Tai Jia () or Da Jia, personal name Zǐ Zhì, was the son of Prince Da Ding and a king of the ancient Chinese Shang dynasty.

Biography 
In the Records of the Grand Historian he was listed by Sima Qian as the fourth Shang king, succeeding his uncles Wai Bing and Zhong Ren. He was enthroned in BCE 1535 with Yi Yin as his prime minister and Bo () as his capital.

He was an autocratic ruler who treated his people badly and broke his own laws. A few years into his reign saw internal disorder among the court. Prime Minister Yi Yin advised him to change his ways but the headstrong king ignored the advice of the elder statesman.
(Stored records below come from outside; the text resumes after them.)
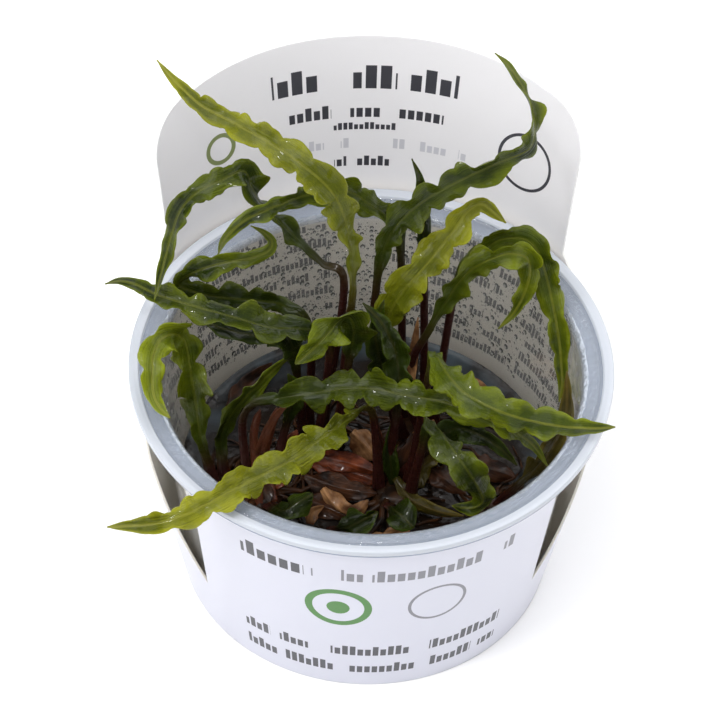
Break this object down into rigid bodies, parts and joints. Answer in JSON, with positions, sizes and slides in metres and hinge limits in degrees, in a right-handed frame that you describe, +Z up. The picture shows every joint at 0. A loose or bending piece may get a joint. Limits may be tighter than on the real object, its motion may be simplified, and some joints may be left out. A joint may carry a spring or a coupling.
{
  "type": "potted aquarium plant",
  "caption": "Ruffled-leaf aquarium crypt growing in nutrient gel in a clear cup, held by a white card sleeve with a tall back panel.",
  "frame": {"origin": "middle of the cup's flat underside", "axes": "+Z up, the sleeve's low front band faces -Y, +X to the right of a viewer in front"},
  "size_m": [0.1054, 0.1093, 0.1102],
  "materials": {
    "clear_plastic": "clear moulded cup with a glossy wall",
    "white_card": "smooth coated card",
    "blue_grey_gel": "wet clear gel over a shaded base",
    "crown_brown": "damp brown crown",
    "leaf_bright": "wet glossy young leaf",
    "leaf_mid": "wet glossy leaf",
    "leaf_dark": "wet glossy shaded leaf",
    "leaf_olive": "wet glossy olive leaf",
    "stalk_wine": "wet wine-brown stalk",
    "dead_tan": "soft tan dead leaf",
    "dead_rust": "soft rust-brown dead leaf",
    "dead_brown": "dark brown leaf sunk in the gel"
  },
  "bodies": {
    "root": {"cup": "clear_plastic", "nutrient_gel": "blue_grey_gel", "card_sleeve": "white_card", "crown_front": "crown_brown", "crown_back": "crown_brown", "crown_middle_left": "crown_brown", "crown_left": "crown_brown", "crown_wall_left": "crown_brown", "crown_right": "crown_brown", "leaf_tall_left": "leaf_bright", "leaf_arched_left": "leaf_mid", "leaf_level_left": "leaf_mid", "leaf_folded_back": "leaf_mid", "leaf_far_left": "leaf_mid", "leaf_under_left": "leaf_dark", "leaf_broad_middle": "leaf_mid", "leaf_low_left": "leaf_dark", "leaf_over_rim_left": "leaf_bright", "leaf_over_rim_right": "leaf_bright", "leaf_across_middle": "leaf_mid", "leaf_drooping_right": "leaf_mid", "leaf_hooked": "leaf_bright", "leaf_low_wall_left": "leaf_mid", "leaf_arched_right": "leaf_mid", "leaf_hanging_right": "leaf_mid", "leaf_tall_right": "leaf_mid", "leaf_yellow_right": "leaf_bright", "leaf_upright_back": "leaf_dark", "leaf_dark_behind": "leaf_dark", "leaf_dark_middle": "leaf_dark", "leaf_shaded_right": "leaf_dark", "leaf_wall_right": "leaf_olive", "leaf_small_left": "leaf_dark", "leaf_small_middle": "leaf_dark", "leaf_small_front": "leaf_dark", "stalk_left_brown": "stalk_wine", "stalk_left_wine": "stalk_wine", "dead_leaf_tan": "dead_tan", "dead_stalk_red": "dead_rust", "dead_leaf_right": "dead_rust", "dead_stalk_front": "dead_rust", "dead_leaf_curled": "dead_tan", "dead_leaf_back": "dead_tan", "dead_leaf_wall_left": "dead_brown", "dead_strip_front": "dead_tan"}
  },
  "joints": []
}
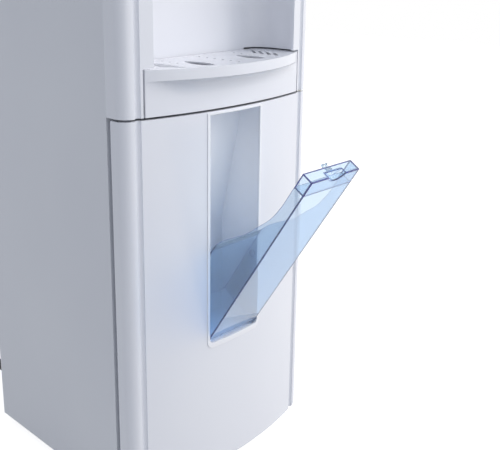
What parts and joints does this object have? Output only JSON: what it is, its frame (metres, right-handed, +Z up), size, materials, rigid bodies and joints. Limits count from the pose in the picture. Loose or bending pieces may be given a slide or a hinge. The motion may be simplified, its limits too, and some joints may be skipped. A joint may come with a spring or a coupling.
{
  "type": "bottom load water cooler",
  "caption": "Tall floor-standing bottom load water cooler with a bowed front, drip tray in an alcove, bottle door and a clear blue tilt-out bin in the door.",
  "frame": {"origin": "on the floor, at the middle of the bounding box with the bin open", "axes": "+Z up, +Y to the rear, +X to the right of a person facing the cooler"},
  "size_m": [0.36, 0.5692, 1.0625],
  "materials": {
    "white_abs": "moulded ABS, glossy white with a faint cool tint",
    "liner_plastic": "moulded liner plastic, semi-gloss white",
    "pocket_plastic": "moulded plastic, satin blue-grey",
    "clear_blue": "clear light blue plastic, polished",
    "clip_blue": "clear light blue plastic",
    "bezel_white": "glossy white trim",
    "painted_steel": "powder coated steel, fine satin",
    "galvanised": "galvanised sheet steel",
    "stainless": "drawn stainless steel",
    "black_enamel": "black enamel",
    "copper": "drawn copper tube",
    "rubber_black": "moulded rubber",
    "gasket_grey": "extruded soft vinyl, light grey",
    "foam": "expanded polystyrene",
    "foam_grey": "closed cell foam",
    "silicone": "food grade silicone tube",
    "panel_grey": "moulded control panel, light grey satin",
    "key_red": "moulded key",
    "key_white": "moulded key",
    "key_blue": "moulded key",
    "lens": "clear lens",
    "board_green": "printed circuit board",
    "black_plastic": "moulded black plastic",
    "probe_plastic": "moulded food grade plastic",
    "zinc": "zinc plated steel",
    "acetal": "moulded acetal"
  },
  "bodies": {
    "cabinet": {"alcove_liner": "liner_plastic", "base_pan": "painted_steel", "bay_liner": "liner_plastic", "bottle_shelf": "liner_plastic", "cold_tank": "stainless", "compressor": "black_enamel", "compressor_grommets": "rubber_black", "condenser_coil": "black_enamel", "condenser_wires": "black_enamel", "control_board": "board_green", "control_panel": "panel_grey", "cord_gland": "black_plastic", "drain_plug": "white_abs", "evaporator_coil": "copper", "feet": "rubber_black", "filter_drier": "copper", "hinge_brackets": "zinc", "hot_tank": "stainless", "hot_tank_jacket": "foam_grey", "indicator_lenses": "lens", "left_side_panel": "painted_steel", "mid_deck": "galvanised", "nozzles": "probe_plastic", "probe_collar": "probe_plastic", "probe_hook": "liner_plastic", "probe_hose": "silicone", "probe_tube": "probe_plastic", "rear_panel": "galvanised", "rear_screws": "zinc", "reed_switch": "black_plastic", "refrigerant_lines": "copper", "right_side_panel": "painted_steel", "solenoid_valves": "black_plastic", "switch_bezel": "black_plastic", "tank_insulation": "foam", "tank_shelf": "galvanised", "top_cover": "white_abs", "upper_fascia": "white_abs", "wall_spacers": "black_plastic", "water_lines": "silicone", "water_pump": "black_plastic"},
    "door": {"door_panel": "white_abs", "hinge_bushes": "acetal", "door_liner": "liner_plastic", "door_gasket": "gasket_grey", "window_bezel": "bezel_white", "bin_pocket": "pocket_plastic", "bin_catch": "bezel_white", "door_magnet": "black_plastic"},
    "bin": {"tilt_bin": "clear_blue", "bin_latch_clip": "clip_blue"},
    "tray": {"drip_tray": "white_abs"},
    "grille": {"drip_grille": "white_abs"},
    "hot_key": {"hot_button": "key_red"},
    "room_key": {"room_button": "key_white"},
    "cold_key": {"cold_button": "key_blue"},
    "lock_slider": {"child_lock": "key_red"},
    "hot_switch": {"hot_rocker": "key_red"},
    "cold_switch": {"cold_rocker": "key_blue"}
  },
  "joints": [
    {"name": "door_hinge", "type": "hinge", "parent": "cabinet", "child": "door", "pos_m": [0.166, -0.08005, 0.03], "axis": [0, 0, 1], "range_deg": [0, 110]},
    {"name": "bin_tilt", "type": "hinge", "parent": "door", "child": "bin", "pos_m": [0, -0.10406, 0.2408], "axis": [1, 0, 0], "range_deg": [-32.9, 0]},
    {"name": "tray_slide", "type": "slide", "parent": "cabinet", "child": "tray", "axis": [0, -1, 0], "range_m": [0, 0.12]},
    {"name": "grille_lift", "type": "slide", "parent": "tray", "child": "grille", "axis": [0, 0, 1], "range_m": [0, 0.06]},
    {"name": "hot_press", "type": "slide", "parent": "cabinet", "child": "hot_key", "axis": [0, 1, 0], "range_m": [0, 0.004], "stiffness_N_per_m": 350, "springref_m": -0.003},
    {"name": "room_press", "type": "slide", "parent": "cabinet", "child": "room_key", "axis": [0, 1, 0], "range_m": [0, 0.004], "stiffness_N_per_m": 350, "springref_m": -0.003},
    {"name": "cold_press", "type": "slide", "parent": "cabinet", "child": "cold_key", "axis": [0, 1, 0], "range_m": [0, 0.004], "stiffness_N_per_m": 350, "springref_m": -0.003},
    {"name": "lock_slide", "type": "slide", "parent": "cabinet", "child": "lock_slider", "axis": [1, 0, 0], "range_m": [0, 0.008]},
    {"name": "hot_switch_rock", "type": "hinge", "parent": "cabinet", "child": "hot_switch", "pos_m": [-0.118, 0.25464, 0.9325], "axis": [1, 0, 0], "range_deg": [-18, 0]},
    {"name": "cold_switch_rock", "type": "hinge", "parent": "cabinet", "child": "cold_switch", "pos_m": [-0.092, 0.25464, 0.9325], "axis": [1, 0, 0], "range_deg": [-18, 0]}
  ]
}
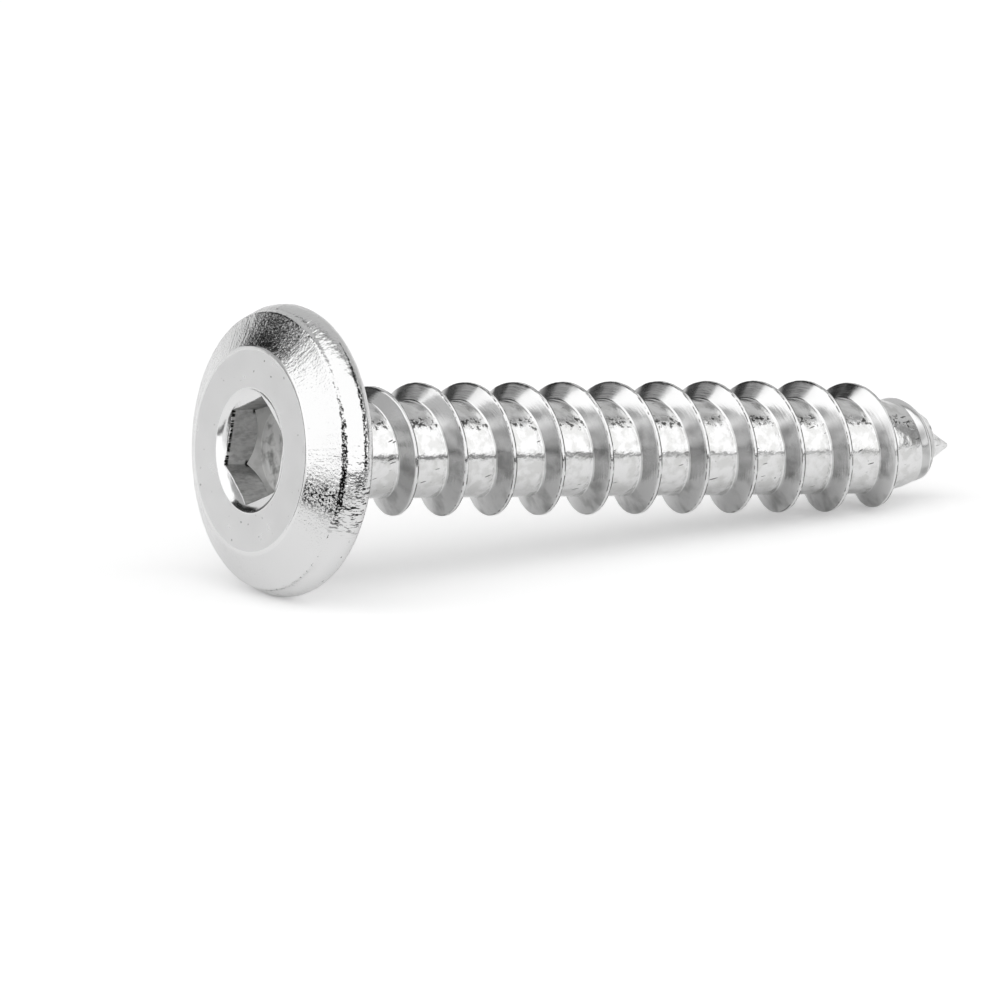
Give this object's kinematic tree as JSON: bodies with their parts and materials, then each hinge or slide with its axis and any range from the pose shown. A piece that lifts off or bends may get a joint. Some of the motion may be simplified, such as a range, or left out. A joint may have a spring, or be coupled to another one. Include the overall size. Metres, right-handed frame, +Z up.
{
  "type": "hex socket furniture screw",
  "caption": "Furniture screw with a wide flat bevelled head, a hex socket and a coarse wood thread up to the head, ending in a short blunt point.",
  "frame": {"origin": "on the floor, under the middle of the bounding box of the screw as it lies", "axes": "+X towards the point, +Z up; the screw lies on its rim and its last thread crests, so its axis dips 6.7 degrees towards the point in the XZ plane"},
  "size_m": [0.0438, 0.015, 0.0149],
  "materials": {
    "nickel_plate": "bright nickel plate on steel, satin on the flat face, wrinkled on the bevel and rim"
  },
  "bodies": {
    "root": {"screw": "nickel_plate"}
  },
  "joints": []
}
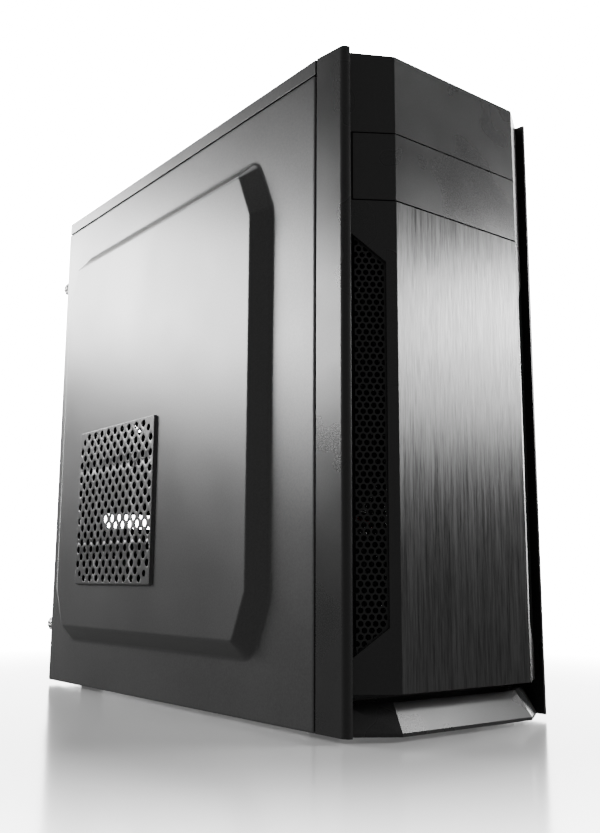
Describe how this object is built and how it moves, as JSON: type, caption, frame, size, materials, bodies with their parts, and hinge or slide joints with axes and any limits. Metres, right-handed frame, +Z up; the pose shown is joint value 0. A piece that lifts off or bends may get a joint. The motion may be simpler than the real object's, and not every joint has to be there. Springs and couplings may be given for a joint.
{
  "type": "desktop computer tower",
  "caption": "Black mid-tower desktop computer with raised side panels, a perforated side vent, brushed front plate, bay cover, buttons, fans, board, supply and drives.",
  "frame": {"origin": "on the floor, under the middle of the bounding box", "axes": "+Z up; the front faces -Y; the perforated left side panel faces -X"},
  "size_m": [0.1952, 0.409, 0.41],
  "materials": {
    "case_paint": "satin powder coat",
    "zinc_steel": "zinc plated",
    "bezel_plastic": "satin moulded plastic",
    "brushed_face": "vertical brushed, dark",
    "mesh_black": "matt black",
    "key_plastic": "satin",
    "light_pipe": "clear acrylic",
    "foot_rubber": "matt",
    "board_laminate": "solder resist",
    "brass_post": "turned",
    "bright_metal": "nickel plated",
    "fin_aluminium": "extruded",
    "black_plastic": "moulded",
    "ivory_plastic": "moulded",
    "psu_steel": "grey coat",
    "drive_case": "anodised",
    "cable_sleeve": "braided",
    "data_lead": "flat jacket"
  },
  "bodies": {
    "chassis": {"rear_panel": "case_paint", "base_pan": "case_paint", "top_cover": "case_paint", "front_frame": "case_paint", "board_tray": "case_paint", "optical_bay_cage": "case_paint", "drive_cage": "case_paint", "foot_pads": "foot_rubber", "motherboard": "board_laminate", "standoffs": "brass_post", "board_screws": "zinc_steel", "cpu_socket": "bright_metal", "cpu": "bright_metal", "heatsink": "fin_aluminium", "cpu_fan_frame": "black_plastic", "memory_slots": "black_plastic", "memory_modules": "board_laminate", "expansion_slots": "black_plastic", "chipset_heatsink": "fin_aluminium", "regulator_heatsink": "fin_aluminium", "capacitors": "fin_aluminium", "coin_cell": "bright_metal", "sata_sockets": "black_plastic", "power_sockets": "ivory_plastic", "rear_ports": "bright_metal", "port_shield": "zinc_steel", "slot_covers": "zinc_steel", "slot_screws": "zinc_steel", "rear_fan_frame": "black_plastic", "psu_case": "psu_steel", "psu_circuit": "board_laminate", "psu_fan_frame": "black_plastic", "psu_fan_guard": "zinc_steel", "mains_inlet": "black_plastic", "psu_screws": "zinc_steel", "hard_drive": "zinc_steel", "solid_state_drive": "drive_case", "power_cables": "cable_sleeve", "data_cables": "data_lead"},
    "left_side": {"left_panel": "case_paint"},
    "right_side": {"right_panel": "case_paint"},
    "left_upper_knob": {"left_screw_upper": "zinc_steel"},
    "left_lower_knob": {"left_screw_lower": "zinc_steel"},
    "right_upper_knob": {"right_screw_upper": "zinc_steel"},
    "right_lower_knob": {"right_screw_lower": "zinc_steel"},
    "bezel": {"bezel_frame": "bezel_plastic", "front_plate": "brushed_face", "left_intake_mesh": "mesh_black", "right_intake_mesh": "mesh_black", "indicator_lights": "light_pipe", "front_socket_board": "board_laminate", "front_usb_sockets": "bright_metal", "front_audio_jacks": "black_plastic"},
    "cover": {"bay_cover": "bezel_plastic"},
    "power_key": {"power_button": "key_plastic"},
    "reset_key": {"reset_button": "key_plastic"},
    "rocker": {"rocker_switch": "black_plastic"},
    "cpu_rotor": {"cpu_fan_rotor": "black_plastic"},
    "rear_rotor": {"rear_fan_rotor": "black_plastic"},
    "psu_rotor": {"psu_fan_rotor": "black_plastic"}
  },
  "joints": [
    {"name": "left_side_slide", "type": "slide", "parent": "chassis", "child": "left_side", "axis": [0, 1, 0], "range_m": [0, 0.018]},
    {"name": "left_upper_knob_turn", "type": "hinge", "parent": "left_side", "child": "left_upper_knob", "pos_m": [-0.0779, 0.1955, 0.351], "axis": [0, 1, 0], "continuous": true},
    {"name": "left_lower_knob_turn", "type": "hinge", "parent": "left_side", "child": "left_lower_knob", "pos_m": [-0.0779, 0.1955, 0.049], "axis": [0, 1, 0], "continuous": true},
    {"name": "right_side_slide", "type": "slide", "parent": "chassis", "child": "right_side", "axis": [0, 1, 0], "range_m": [0, 0.018]},
    {"name": "right_upper_knob_turn", "type": "hinge", "parent": "right_side", "child": "right_upper_knob", "pos_m": [0.0801, 0.1955, 0.351], "axis": [0, 1, 0], "continuous": true},
    {"name": "right_lower_knob_turn", "type": "hinge", "parent": "right_side", "child": "right_lower_knob", "pos_m": [0.0801, 0.1955, 0.049], "axis": [0, 1, 0], "continuous": true},
    {"name": "bezel_pull", "type": "slide", "parent": "chassis", "child": "bezel", "axis": [0, -1, 0], "range_m": [0, 0.06]},
    {"name": "cover_pull", "type": "slide", "parent": "bezel", "child": "cover", "axis": [0, -1, 0], "range_m": [0, 0.05]},
    {"name": "power_press", "type": "slide", "parent": "bezel", "child": "power_key", "axis": [0, 0.0925, -0.9957], "range_m": [0, 0.002], "stiffness_N_per_m": 400, "springref_m": -0.0003},
    {"name": "reset_press", "type": "slide", "parent": "bezel", "child": "reset_key", "axis": [0, 0.0925, -0.9957], "range_m": [0, 0.0018], "stiffness_N_per_m": 400, "springref_m": -0.0003},
    {"name": "rocker_tilt", "type": "hinge", "parent": "chassis", "child": "rocker", "pos_m": [-0.0469, 0.1934, 0.3885], "axis": [1, 0, 0], "range_deg": [-16, 0]},
    {"name": "cpu_fan_spin", "type": "hinge", "parent": "chassis", "child": "cpu_rotor", "pos_m": [0.02465, 0.0944, 0.2343], "axis": [1, 0, 0], "continuous": true},
    {"name": "rear_fan_spin", "type": "hinge", "parent": "chassis", "child": "rear_rotor", "pos_m": [-0.0278, 0.1934, 0.2603], "axis": [0, 1, 0], "continuous": true},
    {"name": "psu_fan_spin", "type": "hinge", "parent": "chassis", "child": "psu_rotor", "pos_m": [0.0011, 0.1234, 0.3205], "axis": [0, 0, 1], "continuous": true}
  ]
}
Eventually Yi Yin had no other choice but to exile the king to the Tonggong(,literally translated to Tung tree palace, archaic name for the tomb of Tang of Shang), in present-day Southwest Yanshi county, Henan province near the tomb of the first Shang king Tang, to repent.

Sima Qian says that following the exile Yi Yin ruled the country as regent for three years until he felt that the king had sufficiently changed and invited him back to the capital to reclaim his throne. From that point on, the king took care of his people and managed the government well. So that in the 10th year of his reign Yi Yin resigned from his post and retired, honoring the king, after his death, as Zhong Zong (中宗).

The Bamboo Annals however tell a very different story; claiming that after the exile Yi Yin seized the throne and ruled as king for seven years later until Tai Jia secretly returned to the palace and killed his former Prime Minister.  Afterwards the king assigned Yi Yin's land and castle to his sons, Yi She () and Yi Fen ().

Since archaeological evidence shows that Yi Yin was still worshipped by the Shang people several hundred years after his death, the former account is widely considered the more reliable. According to both sources the king ruled for 12 years before death. He was given the posthumous name Tai Jia () and was succeeded by his son Wo Ding ().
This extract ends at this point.